I have also  found cheaper options on ebay like these

They are cheap but I'm really not sure how long they will last.

I also have an option to build one from scratch if I need to get it done. What do you guys say?

Please do let me know. Thanks


----------



## greybeard (Apr 23, 2019)

6'w x6'l x6' tall is going to limit use and it's going to seem smaller every time you look at it.

That $1500, would be better spent on materials for a larger more useful diy structure imo.


----------



## Baymule (Apr 25, 2019)

Always go bigger than you think you need. Chickens need plenty of room, they develop nasty habits like pecking each other to death if over crowded. If the coop has a floor in it, you will spend a lot of time cleaning it, and chicken poop piles up fast. ALL of my coops have dirt floors. I use deep litter and clean it out several times a year for the garden. 

I will be glad to share more information later, gotta get outside and take care of chores this morning.
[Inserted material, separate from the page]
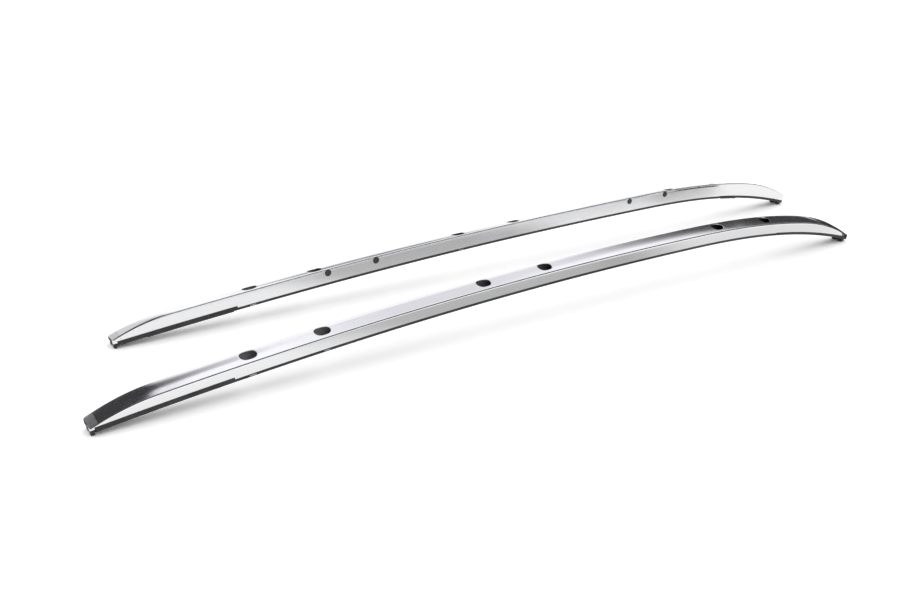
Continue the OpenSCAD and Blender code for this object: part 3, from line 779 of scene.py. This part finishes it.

We have horses, chickens, sheep, dogs and 3 Looney Gooney Guineas. 

Also, I am organic, have been all my life. I'll be back later, found a mini tiller for $30!!!!! Gotta go get that!


----------



## Baymule (Apr 25, 2019)

Ok, how many chickens do you want to keep?

 They will lay good until their second molt. After that, they trail off on laying, but still eat just as much. So you can either let them hang around as pets, eating and not laying or you can slaughter them, make chicken and dumplings (really good) and have new layers ready to go. 

I recommend a walk in coop. Minimum of 10'x10' plus a covered run for extra room for them to move around. Do you have any building skills or know someone who does?


----------



## WildBird (Feb 17, 2020)

Welcome to BYH! Your place is beautiful!


----------